Start Input data

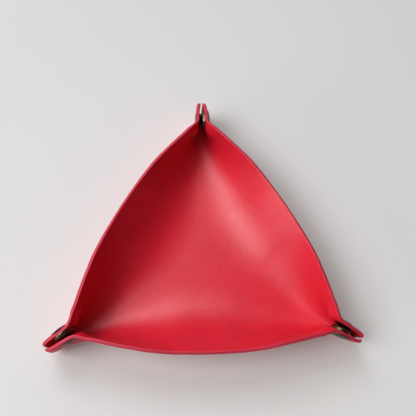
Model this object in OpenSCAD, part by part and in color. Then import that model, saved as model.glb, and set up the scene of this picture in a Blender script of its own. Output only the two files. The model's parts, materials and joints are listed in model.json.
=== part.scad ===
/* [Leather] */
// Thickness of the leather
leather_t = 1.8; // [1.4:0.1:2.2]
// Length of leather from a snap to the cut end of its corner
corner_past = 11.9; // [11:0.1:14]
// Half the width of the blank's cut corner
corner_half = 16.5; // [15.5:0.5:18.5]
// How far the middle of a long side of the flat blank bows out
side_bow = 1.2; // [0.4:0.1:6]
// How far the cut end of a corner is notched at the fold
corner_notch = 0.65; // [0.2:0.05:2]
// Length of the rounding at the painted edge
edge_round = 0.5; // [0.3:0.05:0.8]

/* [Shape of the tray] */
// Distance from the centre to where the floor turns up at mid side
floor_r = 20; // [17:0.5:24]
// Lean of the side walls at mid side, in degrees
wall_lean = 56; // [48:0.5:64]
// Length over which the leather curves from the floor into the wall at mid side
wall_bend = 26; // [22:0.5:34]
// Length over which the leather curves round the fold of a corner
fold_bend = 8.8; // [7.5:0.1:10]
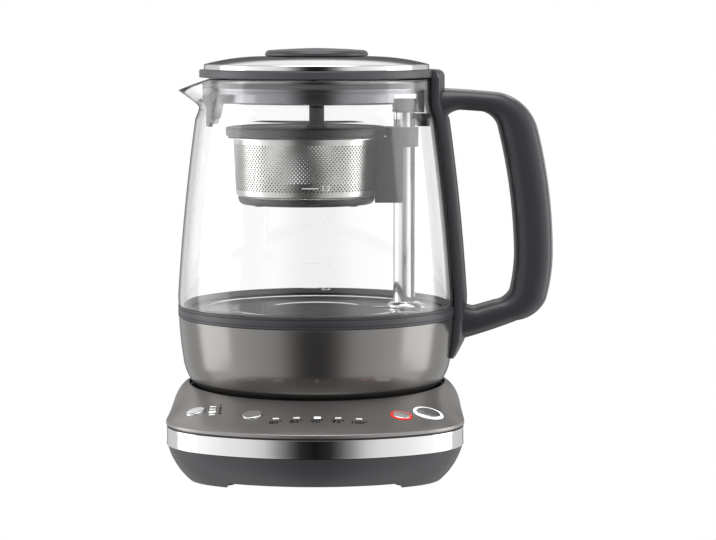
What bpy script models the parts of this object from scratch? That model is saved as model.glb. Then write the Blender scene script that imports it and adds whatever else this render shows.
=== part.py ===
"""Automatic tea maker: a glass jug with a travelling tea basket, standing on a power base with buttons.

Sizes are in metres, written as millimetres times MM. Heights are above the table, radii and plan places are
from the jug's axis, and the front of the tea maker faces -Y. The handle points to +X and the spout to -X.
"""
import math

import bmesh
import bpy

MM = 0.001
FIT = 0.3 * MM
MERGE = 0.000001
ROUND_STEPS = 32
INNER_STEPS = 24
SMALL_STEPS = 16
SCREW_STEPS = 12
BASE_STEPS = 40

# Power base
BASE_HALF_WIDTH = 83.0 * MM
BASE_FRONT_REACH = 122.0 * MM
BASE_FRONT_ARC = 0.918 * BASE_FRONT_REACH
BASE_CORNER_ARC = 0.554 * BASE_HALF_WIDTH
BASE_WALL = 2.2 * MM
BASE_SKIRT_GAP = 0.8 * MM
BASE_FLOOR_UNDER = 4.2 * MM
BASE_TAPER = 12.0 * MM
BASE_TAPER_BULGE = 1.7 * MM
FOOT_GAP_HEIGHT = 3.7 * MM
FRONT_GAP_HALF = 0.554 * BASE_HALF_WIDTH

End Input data
Start Input data

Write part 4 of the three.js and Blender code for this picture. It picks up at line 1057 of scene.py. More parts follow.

End Input data
Start Input data

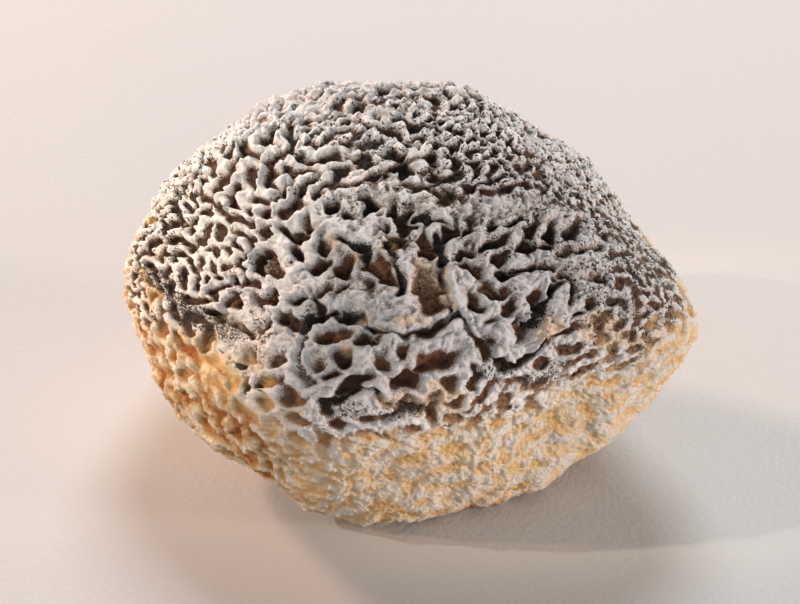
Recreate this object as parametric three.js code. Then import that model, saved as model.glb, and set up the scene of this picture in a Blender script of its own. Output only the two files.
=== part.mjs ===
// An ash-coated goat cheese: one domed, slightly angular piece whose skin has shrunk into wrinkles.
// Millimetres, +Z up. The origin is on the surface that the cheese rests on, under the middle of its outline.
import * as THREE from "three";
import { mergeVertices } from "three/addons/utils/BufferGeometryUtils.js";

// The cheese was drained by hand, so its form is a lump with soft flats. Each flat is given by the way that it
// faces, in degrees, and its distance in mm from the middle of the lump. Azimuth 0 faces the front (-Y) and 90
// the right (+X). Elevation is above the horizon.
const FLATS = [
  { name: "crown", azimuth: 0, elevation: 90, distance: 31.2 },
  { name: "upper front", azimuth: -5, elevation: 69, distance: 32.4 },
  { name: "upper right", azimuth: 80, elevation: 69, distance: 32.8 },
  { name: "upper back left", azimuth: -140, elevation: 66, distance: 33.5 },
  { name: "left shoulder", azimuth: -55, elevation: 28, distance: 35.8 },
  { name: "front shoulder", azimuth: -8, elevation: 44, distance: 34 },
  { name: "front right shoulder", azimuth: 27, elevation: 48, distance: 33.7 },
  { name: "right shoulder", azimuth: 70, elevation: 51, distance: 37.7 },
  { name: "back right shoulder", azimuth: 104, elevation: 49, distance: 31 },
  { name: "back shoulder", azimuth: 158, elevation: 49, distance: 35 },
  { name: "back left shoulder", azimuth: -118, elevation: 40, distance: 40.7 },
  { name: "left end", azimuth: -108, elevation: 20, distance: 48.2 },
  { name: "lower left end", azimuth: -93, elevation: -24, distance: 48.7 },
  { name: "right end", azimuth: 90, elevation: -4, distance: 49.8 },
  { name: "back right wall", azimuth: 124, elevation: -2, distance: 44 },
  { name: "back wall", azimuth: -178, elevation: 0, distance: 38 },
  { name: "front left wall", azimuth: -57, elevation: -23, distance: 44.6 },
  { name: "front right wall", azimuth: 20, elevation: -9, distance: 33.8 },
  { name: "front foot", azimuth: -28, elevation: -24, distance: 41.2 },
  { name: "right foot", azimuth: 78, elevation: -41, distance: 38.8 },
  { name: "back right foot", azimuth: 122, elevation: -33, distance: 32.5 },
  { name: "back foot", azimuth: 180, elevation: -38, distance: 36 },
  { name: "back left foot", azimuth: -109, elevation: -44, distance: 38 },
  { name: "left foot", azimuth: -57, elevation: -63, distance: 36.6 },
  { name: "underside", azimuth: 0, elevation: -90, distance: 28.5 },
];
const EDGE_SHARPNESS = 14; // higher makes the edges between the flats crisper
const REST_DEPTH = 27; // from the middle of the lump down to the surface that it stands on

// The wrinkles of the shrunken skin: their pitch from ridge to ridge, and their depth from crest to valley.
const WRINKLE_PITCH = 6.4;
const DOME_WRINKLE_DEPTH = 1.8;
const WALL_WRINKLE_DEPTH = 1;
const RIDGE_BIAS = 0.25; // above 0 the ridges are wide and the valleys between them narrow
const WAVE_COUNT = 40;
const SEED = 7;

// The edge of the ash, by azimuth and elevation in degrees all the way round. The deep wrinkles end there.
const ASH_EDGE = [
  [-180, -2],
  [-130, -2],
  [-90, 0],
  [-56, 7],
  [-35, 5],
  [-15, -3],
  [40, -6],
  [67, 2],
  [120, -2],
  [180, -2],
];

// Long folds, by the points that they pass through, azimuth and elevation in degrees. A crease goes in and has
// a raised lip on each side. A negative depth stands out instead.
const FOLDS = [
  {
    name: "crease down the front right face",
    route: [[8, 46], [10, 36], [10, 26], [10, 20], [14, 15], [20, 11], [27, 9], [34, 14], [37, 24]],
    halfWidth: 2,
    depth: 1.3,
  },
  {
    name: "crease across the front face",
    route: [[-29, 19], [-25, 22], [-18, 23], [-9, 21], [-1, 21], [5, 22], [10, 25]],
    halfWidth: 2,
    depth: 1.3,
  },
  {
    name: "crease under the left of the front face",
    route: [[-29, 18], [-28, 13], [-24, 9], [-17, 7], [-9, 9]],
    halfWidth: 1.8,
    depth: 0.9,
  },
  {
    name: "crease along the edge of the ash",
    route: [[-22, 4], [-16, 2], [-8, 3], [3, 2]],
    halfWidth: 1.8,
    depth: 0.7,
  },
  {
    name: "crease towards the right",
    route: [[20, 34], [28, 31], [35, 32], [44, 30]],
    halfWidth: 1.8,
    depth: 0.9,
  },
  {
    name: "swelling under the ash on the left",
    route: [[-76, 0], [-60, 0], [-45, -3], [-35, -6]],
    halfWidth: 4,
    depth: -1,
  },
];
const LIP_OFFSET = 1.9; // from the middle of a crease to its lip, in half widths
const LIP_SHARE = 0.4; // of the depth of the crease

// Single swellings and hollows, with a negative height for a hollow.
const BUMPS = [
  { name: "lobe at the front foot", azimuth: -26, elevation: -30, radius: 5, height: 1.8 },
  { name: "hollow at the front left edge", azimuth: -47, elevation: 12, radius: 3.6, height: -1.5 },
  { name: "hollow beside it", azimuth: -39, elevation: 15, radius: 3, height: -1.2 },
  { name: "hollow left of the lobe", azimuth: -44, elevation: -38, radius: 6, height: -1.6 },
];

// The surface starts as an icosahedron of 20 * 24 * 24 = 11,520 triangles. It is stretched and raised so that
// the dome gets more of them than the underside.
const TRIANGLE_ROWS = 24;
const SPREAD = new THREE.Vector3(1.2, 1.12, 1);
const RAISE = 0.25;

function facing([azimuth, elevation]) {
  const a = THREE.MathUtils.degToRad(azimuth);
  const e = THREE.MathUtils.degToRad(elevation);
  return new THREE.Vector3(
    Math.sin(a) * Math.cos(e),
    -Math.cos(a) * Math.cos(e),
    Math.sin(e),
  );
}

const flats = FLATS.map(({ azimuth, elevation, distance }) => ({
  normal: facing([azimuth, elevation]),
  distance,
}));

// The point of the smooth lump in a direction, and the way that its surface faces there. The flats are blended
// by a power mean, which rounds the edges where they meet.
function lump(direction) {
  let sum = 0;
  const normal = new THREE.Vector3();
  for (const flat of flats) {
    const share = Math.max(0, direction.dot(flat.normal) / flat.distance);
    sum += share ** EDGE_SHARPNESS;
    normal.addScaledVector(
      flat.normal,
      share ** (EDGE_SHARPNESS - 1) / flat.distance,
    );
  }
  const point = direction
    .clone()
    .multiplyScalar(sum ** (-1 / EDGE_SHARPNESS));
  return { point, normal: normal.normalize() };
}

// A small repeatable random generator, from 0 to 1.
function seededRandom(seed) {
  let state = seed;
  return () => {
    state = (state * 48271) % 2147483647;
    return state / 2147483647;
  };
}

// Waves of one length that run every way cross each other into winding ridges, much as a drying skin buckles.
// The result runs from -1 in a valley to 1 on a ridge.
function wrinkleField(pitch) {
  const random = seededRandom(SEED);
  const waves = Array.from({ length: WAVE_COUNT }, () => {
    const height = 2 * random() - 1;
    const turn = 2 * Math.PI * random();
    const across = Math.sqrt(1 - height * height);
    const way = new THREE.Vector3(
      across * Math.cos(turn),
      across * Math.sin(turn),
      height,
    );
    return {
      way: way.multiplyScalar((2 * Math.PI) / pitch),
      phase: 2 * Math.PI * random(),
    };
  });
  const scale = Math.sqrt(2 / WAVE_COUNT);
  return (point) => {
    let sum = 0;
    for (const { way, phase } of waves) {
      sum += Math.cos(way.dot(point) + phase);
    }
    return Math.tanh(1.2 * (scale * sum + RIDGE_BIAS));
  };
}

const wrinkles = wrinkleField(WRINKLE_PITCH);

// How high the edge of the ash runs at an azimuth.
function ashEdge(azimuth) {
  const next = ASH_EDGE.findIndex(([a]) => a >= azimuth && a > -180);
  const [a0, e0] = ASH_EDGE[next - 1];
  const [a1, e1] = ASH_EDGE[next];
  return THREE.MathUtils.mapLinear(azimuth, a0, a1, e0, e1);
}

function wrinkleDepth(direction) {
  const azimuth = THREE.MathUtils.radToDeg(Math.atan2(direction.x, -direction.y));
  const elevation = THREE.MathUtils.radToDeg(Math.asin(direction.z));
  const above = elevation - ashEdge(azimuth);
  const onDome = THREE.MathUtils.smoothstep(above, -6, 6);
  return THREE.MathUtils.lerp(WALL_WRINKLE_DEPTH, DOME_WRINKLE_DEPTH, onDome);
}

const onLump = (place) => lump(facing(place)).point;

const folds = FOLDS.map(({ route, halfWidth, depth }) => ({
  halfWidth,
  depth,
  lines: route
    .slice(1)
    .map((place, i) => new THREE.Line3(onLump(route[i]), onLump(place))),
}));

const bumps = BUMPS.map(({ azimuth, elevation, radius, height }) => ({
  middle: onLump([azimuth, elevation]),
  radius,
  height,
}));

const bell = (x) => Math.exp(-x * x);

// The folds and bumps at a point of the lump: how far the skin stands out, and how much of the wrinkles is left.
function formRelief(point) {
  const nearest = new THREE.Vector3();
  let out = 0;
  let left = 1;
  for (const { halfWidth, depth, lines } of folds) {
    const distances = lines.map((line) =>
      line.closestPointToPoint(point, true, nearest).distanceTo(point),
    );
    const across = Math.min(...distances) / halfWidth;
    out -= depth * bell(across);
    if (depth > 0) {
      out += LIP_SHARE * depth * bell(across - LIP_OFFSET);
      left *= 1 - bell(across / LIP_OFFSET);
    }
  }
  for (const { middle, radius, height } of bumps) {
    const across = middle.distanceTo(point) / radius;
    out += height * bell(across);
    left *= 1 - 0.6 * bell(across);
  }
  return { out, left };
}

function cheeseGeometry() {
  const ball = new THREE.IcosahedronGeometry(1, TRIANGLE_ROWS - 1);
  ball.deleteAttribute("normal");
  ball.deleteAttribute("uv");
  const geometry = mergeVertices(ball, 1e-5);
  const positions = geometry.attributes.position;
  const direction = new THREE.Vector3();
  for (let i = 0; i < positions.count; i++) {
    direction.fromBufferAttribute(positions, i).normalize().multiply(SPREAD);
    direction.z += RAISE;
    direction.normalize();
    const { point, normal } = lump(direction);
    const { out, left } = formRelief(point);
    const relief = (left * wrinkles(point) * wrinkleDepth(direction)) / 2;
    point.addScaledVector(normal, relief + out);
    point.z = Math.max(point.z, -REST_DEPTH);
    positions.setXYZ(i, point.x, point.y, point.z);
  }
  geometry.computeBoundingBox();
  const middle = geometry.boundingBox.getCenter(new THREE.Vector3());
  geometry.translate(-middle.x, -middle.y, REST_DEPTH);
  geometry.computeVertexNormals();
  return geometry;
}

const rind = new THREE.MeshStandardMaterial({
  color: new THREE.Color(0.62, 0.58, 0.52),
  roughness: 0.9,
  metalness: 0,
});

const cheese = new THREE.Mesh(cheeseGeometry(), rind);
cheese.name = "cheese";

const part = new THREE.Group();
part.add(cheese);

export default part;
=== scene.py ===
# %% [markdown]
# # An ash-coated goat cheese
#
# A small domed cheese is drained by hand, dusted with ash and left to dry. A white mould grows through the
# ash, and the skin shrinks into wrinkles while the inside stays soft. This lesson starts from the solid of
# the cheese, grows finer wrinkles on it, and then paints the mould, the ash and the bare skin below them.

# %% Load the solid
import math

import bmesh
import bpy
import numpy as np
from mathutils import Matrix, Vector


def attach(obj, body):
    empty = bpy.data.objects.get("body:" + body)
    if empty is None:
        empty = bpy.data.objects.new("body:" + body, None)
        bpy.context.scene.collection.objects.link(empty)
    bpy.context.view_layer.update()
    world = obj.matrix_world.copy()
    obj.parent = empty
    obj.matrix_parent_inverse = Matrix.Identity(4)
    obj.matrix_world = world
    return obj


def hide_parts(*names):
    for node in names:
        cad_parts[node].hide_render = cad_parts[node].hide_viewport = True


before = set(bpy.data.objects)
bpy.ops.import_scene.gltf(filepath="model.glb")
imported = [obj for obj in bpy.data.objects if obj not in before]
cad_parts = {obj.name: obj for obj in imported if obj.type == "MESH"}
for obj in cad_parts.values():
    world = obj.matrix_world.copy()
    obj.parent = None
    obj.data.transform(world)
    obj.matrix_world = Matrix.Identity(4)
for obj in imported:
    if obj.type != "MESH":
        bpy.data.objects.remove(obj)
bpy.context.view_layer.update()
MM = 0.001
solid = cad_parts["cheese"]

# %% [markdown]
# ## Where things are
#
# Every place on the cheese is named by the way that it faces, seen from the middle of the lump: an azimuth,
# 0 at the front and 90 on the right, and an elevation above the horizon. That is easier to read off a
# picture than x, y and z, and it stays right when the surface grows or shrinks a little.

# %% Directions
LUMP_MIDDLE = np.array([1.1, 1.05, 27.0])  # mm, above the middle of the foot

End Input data

Exercise description: Retype precisely, and only, the span of lines that opens at the line containing "const cheese = new" and closes at the line containing "bpy.context.scene.collection.objects.link(empty)", both inclusive.

Answer to this exercise:
const cheese = new THREE.Mesh(cheeseGeometry(), rind);
cheese.name = "cheese";

const part = new THREE.Group();
part.add(cheese);

export default part;
=== scene.py ===
# %% [markdown]
# # An ash-coated goat cheese
#
# A small domed cheese is drained by hand, dusted with ash and left to dry. A white mould grows through the
# ash, and the skin shrinks into wrinkles while the inside stays soft. This lesson starts from the solid of
# the cheese, grows finer wrinkles on it, and then paints the mould, the ash and the bare skin below them.

# %% Load the solid
import math

import bmesh
import bpy
import numpy as np
from mathutils import Matrix, Vector


def attach(obj, body):
    empty = bpy.data.objects.get("body:" + body)
    if empty is None:
        empty = bpy.data.objects.new("body:" + body, None)
        bpy.context.scene.collection.objects.link(empty)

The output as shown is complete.